Within the material below, locate the line with "Write part 5" and the line with "bolts and welds.", then return those two lines and all lines between them, exactly as written.

━━━ Stored rows ━━━

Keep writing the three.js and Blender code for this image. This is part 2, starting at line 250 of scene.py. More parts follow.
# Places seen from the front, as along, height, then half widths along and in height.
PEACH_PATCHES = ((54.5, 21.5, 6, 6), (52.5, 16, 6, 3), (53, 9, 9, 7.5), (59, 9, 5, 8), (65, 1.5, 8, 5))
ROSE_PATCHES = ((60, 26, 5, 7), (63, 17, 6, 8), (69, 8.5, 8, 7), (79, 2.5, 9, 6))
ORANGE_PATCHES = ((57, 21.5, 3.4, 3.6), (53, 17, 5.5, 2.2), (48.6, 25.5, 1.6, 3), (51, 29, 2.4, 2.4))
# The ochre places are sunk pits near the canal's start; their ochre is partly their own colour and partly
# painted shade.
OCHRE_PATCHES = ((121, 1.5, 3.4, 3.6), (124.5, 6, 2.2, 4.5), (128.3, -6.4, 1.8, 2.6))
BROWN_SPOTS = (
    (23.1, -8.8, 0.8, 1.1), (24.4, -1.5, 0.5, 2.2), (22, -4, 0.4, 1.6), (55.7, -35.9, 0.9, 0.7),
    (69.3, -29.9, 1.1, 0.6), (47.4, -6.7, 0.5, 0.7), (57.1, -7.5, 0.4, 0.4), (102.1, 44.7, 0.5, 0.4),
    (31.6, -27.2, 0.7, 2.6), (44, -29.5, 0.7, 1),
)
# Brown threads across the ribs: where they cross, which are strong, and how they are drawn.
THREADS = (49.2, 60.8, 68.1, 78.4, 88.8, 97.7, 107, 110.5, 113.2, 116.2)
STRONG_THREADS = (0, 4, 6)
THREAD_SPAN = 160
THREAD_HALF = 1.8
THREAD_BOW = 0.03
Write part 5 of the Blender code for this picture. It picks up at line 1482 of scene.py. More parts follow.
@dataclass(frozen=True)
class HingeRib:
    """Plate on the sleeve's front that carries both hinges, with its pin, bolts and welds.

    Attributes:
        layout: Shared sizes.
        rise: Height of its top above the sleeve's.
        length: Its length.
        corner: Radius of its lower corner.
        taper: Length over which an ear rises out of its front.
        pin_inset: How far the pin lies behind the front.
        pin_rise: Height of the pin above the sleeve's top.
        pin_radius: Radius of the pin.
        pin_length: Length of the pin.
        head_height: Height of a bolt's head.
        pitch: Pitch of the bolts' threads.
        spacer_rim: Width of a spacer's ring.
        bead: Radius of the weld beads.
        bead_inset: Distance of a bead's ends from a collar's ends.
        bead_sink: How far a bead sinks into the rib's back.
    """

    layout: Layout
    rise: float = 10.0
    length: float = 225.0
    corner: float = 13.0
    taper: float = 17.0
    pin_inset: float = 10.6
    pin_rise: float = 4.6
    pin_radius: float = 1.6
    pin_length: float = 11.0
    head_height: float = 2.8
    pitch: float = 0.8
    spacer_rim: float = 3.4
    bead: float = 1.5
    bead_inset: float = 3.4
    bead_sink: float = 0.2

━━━

* [Solved problem]:
Write part 5 of the Blender code for this picture. It picks up at line 1482 of scene.py. More parts follow.
@dataclass(frozen=True)
class HingeRib:
    """Plate on the sleeve's front that carries both hinges, with its pin, bolts and welds.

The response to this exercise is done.